:: SUPPLIED MATERIAL ::

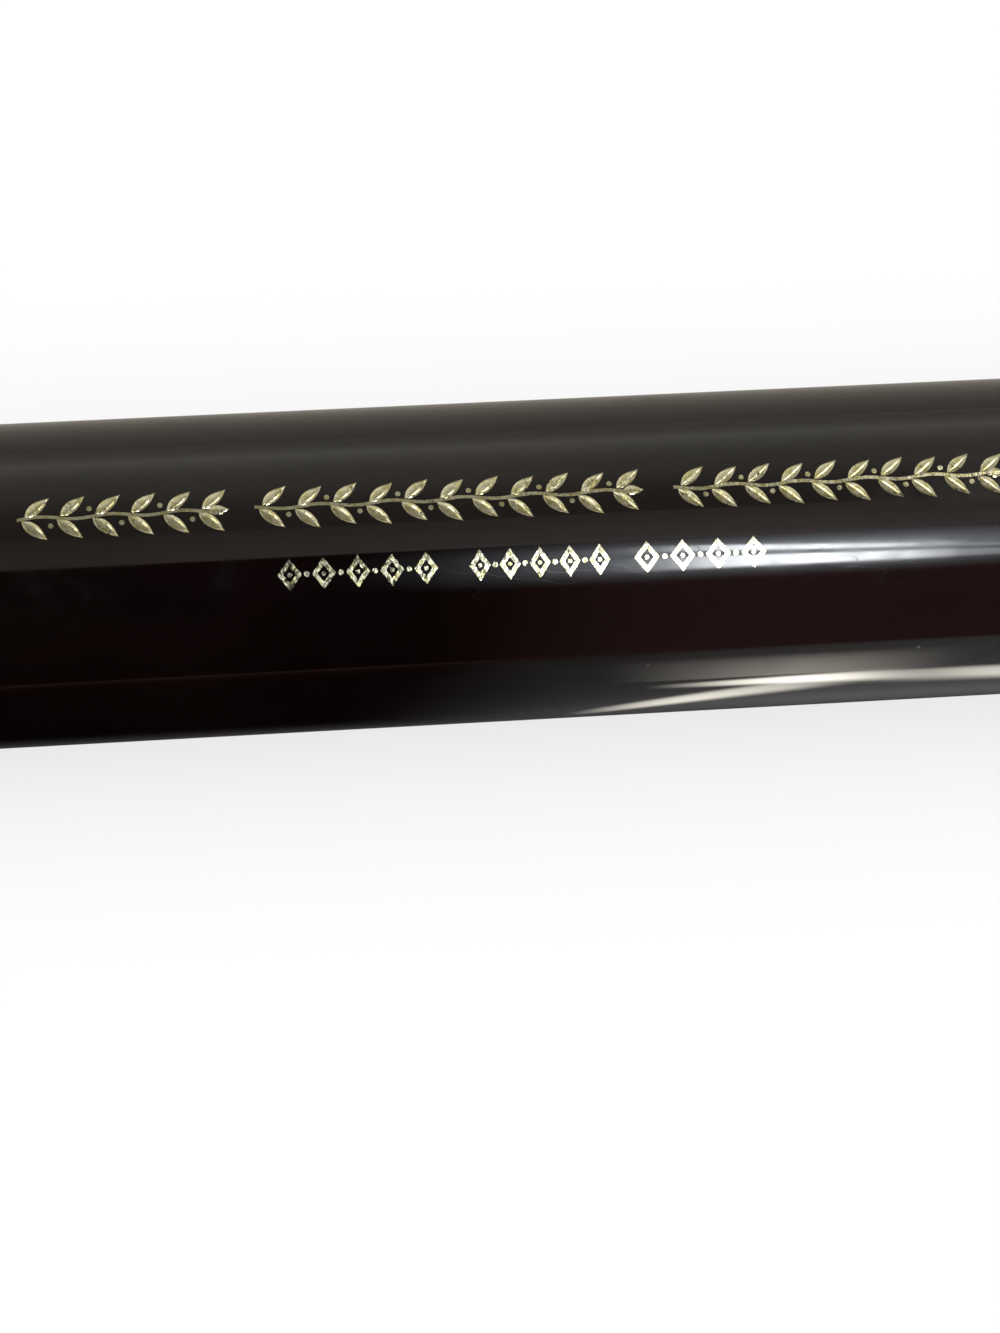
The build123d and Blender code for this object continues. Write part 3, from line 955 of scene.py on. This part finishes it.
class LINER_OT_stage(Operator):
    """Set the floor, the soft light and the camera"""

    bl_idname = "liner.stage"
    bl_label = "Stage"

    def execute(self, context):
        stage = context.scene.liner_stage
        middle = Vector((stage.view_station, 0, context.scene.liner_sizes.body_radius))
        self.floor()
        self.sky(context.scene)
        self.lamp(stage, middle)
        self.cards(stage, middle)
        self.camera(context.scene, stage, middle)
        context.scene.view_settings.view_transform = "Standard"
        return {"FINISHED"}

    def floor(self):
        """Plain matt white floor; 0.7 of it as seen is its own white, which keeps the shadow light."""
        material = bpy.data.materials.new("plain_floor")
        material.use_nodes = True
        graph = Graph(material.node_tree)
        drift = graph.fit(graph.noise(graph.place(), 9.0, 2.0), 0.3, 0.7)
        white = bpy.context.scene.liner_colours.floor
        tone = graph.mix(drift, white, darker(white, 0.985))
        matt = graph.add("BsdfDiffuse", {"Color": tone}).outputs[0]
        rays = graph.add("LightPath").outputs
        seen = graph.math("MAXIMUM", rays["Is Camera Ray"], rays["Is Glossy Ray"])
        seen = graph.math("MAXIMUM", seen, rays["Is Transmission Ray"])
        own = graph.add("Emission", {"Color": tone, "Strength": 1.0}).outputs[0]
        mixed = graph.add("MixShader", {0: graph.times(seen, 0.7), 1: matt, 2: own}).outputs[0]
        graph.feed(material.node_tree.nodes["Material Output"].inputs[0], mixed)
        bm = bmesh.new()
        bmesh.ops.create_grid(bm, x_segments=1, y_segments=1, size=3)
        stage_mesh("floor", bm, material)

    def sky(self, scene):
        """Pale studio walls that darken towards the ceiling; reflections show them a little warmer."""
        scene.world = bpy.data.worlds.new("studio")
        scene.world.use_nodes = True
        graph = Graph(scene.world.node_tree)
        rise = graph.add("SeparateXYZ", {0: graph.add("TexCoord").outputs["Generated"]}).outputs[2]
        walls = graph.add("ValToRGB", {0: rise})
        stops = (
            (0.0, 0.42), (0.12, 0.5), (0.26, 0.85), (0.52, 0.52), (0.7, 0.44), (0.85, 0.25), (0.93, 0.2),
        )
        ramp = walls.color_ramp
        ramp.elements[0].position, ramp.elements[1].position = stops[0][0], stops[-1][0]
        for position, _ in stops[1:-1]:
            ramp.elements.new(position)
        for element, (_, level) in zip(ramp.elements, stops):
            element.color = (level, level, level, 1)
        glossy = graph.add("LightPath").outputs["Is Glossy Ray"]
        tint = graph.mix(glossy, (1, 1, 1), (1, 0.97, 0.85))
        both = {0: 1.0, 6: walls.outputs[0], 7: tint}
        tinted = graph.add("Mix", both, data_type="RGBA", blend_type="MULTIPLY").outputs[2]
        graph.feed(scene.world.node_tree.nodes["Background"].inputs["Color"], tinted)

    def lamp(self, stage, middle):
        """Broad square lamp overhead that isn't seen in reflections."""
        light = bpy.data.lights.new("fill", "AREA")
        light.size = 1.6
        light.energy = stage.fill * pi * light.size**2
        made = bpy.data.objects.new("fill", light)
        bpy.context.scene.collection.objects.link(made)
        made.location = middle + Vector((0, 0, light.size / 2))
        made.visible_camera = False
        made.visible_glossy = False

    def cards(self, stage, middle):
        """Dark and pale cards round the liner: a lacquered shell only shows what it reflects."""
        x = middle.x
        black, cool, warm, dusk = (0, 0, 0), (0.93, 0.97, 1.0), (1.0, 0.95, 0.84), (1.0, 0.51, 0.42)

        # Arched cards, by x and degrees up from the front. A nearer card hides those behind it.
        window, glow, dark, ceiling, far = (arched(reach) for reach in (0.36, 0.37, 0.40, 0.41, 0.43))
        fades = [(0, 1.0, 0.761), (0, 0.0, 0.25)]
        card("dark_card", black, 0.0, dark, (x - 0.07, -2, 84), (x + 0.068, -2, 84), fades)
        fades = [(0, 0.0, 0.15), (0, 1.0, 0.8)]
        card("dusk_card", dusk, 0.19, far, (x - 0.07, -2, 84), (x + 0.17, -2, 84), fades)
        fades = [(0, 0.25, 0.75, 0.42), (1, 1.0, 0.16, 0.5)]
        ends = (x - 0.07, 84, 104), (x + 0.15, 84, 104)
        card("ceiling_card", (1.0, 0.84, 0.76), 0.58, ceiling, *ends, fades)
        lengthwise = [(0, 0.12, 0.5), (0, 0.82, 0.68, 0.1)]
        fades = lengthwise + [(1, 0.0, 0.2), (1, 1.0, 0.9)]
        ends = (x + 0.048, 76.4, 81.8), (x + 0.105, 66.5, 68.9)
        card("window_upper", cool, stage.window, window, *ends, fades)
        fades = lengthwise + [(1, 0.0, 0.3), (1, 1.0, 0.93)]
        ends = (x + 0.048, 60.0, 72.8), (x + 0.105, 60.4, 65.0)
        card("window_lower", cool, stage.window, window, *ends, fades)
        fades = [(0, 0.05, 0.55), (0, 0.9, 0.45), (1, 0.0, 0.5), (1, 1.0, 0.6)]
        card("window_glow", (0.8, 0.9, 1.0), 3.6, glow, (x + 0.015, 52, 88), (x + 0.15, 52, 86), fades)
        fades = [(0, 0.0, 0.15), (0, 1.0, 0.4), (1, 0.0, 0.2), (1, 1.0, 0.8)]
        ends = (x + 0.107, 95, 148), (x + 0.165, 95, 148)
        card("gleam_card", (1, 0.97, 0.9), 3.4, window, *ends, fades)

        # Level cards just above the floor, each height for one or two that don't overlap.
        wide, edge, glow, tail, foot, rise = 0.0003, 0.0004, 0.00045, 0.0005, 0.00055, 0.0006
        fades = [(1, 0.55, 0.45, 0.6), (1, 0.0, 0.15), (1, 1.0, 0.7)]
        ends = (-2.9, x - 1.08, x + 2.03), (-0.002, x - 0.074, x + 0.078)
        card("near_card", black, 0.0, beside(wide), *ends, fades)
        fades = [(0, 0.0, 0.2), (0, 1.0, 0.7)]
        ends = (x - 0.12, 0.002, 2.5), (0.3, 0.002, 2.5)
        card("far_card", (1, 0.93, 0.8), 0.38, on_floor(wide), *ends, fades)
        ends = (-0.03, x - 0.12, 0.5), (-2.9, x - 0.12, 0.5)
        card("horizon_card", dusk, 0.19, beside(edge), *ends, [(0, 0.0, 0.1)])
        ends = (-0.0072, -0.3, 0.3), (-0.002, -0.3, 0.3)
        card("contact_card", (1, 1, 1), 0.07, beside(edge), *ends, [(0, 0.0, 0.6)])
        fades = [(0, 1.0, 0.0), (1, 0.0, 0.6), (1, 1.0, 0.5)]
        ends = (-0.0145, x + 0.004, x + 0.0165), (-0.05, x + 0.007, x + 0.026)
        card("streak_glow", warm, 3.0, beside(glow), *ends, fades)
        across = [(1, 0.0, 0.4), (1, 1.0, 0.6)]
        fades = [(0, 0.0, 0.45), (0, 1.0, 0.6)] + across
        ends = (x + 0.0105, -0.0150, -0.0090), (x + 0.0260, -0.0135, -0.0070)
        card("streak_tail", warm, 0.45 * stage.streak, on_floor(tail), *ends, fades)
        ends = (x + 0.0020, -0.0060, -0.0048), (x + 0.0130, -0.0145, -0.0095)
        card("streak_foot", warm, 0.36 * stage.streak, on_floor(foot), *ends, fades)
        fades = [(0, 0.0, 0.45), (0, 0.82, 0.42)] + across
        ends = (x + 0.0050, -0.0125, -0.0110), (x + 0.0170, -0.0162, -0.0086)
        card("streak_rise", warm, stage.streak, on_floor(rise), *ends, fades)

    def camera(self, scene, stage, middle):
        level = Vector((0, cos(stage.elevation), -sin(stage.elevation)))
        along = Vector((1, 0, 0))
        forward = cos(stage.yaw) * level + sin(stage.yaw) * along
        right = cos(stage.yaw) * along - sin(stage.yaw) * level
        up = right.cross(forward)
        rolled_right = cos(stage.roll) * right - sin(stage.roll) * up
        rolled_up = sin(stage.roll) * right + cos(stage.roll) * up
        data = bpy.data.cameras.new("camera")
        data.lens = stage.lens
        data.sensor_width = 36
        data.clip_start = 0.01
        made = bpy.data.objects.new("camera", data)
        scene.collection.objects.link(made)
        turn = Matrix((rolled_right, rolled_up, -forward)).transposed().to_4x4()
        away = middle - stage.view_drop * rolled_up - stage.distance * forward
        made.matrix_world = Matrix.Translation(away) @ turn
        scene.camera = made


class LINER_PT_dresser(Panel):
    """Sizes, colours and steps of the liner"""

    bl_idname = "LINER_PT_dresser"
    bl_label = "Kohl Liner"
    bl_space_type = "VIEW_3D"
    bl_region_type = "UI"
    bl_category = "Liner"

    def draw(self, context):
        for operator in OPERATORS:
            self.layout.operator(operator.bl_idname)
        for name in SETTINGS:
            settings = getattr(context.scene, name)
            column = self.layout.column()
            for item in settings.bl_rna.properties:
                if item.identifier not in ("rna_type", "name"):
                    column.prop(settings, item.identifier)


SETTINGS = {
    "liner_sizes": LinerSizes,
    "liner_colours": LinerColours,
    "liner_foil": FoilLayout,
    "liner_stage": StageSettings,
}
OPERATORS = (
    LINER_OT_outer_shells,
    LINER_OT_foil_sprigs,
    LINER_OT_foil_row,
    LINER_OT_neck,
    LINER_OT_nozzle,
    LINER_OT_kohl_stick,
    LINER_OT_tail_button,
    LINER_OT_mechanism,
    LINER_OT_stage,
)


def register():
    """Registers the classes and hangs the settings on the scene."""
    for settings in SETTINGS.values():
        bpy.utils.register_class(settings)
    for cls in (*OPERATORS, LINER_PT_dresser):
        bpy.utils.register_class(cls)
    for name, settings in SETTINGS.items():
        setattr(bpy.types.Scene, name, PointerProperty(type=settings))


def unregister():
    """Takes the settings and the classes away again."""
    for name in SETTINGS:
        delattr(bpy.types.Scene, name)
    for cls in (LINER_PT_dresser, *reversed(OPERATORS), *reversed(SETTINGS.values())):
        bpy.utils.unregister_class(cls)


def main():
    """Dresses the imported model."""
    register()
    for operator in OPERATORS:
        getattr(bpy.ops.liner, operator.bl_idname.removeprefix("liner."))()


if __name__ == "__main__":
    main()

:::
:: SUPPLIED MATERIAL ::

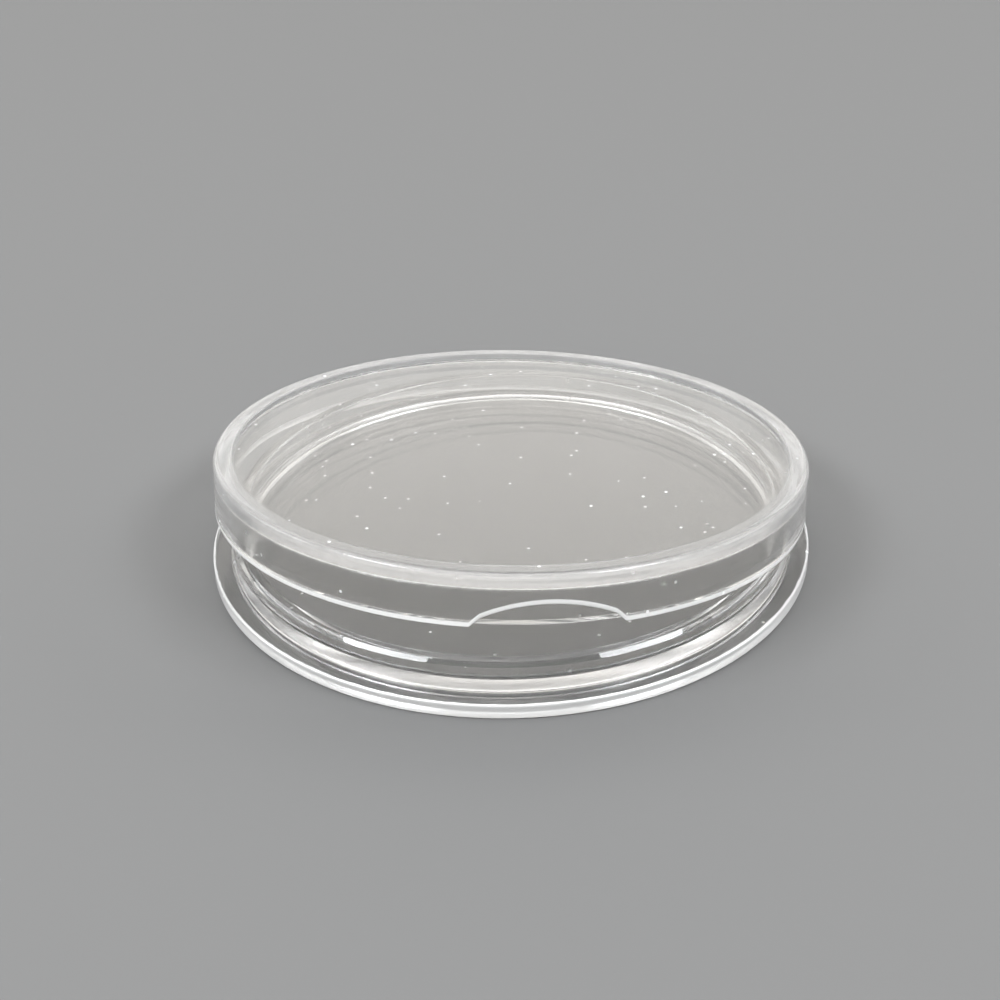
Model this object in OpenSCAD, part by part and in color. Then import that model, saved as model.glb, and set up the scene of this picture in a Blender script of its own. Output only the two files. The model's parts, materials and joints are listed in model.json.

:::
:: SUPPLIED MATERIAL ::

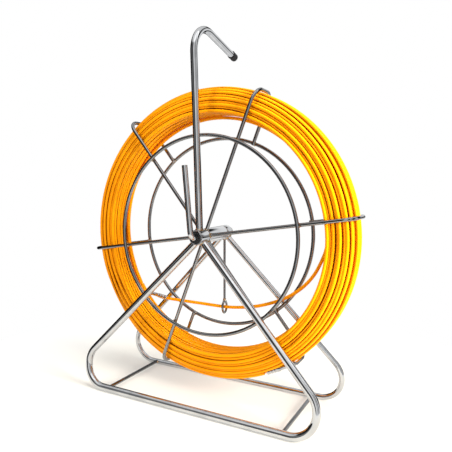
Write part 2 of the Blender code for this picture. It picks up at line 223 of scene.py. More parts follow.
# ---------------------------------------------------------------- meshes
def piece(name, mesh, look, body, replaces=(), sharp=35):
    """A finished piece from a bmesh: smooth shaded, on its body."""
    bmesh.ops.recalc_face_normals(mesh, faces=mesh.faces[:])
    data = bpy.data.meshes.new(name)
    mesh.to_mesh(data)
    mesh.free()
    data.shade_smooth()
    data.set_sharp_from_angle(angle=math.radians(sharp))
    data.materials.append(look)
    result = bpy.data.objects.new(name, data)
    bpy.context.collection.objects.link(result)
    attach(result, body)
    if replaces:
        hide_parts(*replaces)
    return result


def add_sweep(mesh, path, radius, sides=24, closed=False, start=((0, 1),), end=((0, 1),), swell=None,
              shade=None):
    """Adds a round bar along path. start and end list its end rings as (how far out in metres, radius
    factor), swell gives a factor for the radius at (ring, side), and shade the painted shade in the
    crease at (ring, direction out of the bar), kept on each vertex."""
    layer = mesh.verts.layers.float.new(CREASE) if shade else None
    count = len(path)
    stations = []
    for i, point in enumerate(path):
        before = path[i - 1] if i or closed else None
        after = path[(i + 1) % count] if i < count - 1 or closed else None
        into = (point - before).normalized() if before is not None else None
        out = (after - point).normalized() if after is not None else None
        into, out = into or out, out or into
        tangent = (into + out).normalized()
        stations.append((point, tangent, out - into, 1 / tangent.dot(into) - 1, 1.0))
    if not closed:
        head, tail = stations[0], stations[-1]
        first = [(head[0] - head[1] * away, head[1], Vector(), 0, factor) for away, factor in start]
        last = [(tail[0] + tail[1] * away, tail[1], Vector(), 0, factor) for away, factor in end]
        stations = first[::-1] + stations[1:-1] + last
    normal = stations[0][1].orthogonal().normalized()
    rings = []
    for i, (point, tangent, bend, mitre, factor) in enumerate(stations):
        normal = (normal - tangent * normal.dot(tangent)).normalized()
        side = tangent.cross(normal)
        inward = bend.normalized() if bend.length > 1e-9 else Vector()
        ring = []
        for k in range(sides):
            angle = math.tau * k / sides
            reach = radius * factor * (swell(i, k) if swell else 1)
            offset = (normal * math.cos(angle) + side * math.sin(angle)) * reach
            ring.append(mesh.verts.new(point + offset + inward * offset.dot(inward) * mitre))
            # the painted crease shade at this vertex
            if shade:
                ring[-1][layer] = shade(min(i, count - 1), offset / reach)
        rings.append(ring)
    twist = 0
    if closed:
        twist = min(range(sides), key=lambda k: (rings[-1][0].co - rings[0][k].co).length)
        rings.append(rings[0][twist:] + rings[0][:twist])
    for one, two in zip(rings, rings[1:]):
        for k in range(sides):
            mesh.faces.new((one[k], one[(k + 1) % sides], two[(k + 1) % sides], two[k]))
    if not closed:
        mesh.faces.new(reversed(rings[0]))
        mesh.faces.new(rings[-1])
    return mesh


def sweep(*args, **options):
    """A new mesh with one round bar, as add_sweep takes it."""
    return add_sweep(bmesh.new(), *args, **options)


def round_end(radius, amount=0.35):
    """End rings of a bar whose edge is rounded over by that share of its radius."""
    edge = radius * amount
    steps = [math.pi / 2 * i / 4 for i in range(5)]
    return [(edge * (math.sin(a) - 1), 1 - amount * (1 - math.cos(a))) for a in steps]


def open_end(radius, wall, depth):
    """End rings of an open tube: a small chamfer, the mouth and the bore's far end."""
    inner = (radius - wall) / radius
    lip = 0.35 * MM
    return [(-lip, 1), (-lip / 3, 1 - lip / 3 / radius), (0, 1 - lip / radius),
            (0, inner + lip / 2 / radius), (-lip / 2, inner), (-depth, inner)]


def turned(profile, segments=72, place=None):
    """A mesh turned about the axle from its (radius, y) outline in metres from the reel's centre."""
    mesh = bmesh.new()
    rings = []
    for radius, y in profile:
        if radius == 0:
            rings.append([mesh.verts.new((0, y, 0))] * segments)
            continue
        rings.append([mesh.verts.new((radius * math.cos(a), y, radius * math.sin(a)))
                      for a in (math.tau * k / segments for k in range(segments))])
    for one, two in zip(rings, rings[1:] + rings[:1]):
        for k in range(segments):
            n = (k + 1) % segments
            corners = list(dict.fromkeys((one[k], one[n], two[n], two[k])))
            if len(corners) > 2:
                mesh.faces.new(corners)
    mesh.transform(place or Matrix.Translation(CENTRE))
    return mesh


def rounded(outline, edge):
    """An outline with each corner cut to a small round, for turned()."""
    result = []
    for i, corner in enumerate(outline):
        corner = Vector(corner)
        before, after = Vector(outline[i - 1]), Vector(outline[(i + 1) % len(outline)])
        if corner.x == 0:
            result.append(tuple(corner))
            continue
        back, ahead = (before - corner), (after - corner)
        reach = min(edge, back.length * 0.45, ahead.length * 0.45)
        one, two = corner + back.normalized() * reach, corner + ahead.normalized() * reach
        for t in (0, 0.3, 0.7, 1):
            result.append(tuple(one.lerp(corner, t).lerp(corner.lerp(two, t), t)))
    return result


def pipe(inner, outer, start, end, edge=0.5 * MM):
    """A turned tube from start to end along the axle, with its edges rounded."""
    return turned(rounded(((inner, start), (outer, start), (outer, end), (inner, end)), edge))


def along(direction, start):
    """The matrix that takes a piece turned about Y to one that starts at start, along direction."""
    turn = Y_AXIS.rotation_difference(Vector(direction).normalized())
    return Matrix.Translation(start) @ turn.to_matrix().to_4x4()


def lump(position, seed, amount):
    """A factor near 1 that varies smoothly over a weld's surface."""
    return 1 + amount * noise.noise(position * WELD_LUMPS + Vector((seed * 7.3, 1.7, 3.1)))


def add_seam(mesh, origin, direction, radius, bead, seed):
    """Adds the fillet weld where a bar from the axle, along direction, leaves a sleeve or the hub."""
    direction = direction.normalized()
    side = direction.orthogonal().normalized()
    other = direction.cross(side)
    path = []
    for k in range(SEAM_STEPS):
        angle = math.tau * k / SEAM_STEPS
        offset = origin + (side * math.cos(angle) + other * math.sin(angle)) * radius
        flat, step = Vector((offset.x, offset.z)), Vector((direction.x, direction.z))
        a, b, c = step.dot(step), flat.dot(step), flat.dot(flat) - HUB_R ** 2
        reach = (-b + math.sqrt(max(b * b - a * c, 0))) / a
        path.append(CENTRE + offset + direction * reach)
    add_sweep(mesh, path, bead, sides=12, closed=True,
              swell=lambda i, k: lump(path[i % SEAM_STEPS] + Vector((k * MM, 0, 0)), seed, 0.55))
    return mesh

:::

WHAT THE TASK ASKS -
Scan the entries above for the word "only" and collect each line holding it.

ANSWER TO THE EXERCISE -
        """Dark and pale cards round the liner: a lacquered shell only shows what it reflects."""
Model this object in OpenSCAD, part by part and in color. Then import that model, saved as model.glb, and set up the scene of this picture in a Blender script of its own. Output only the two files. The model's parts, materials and joints are listed in model.json.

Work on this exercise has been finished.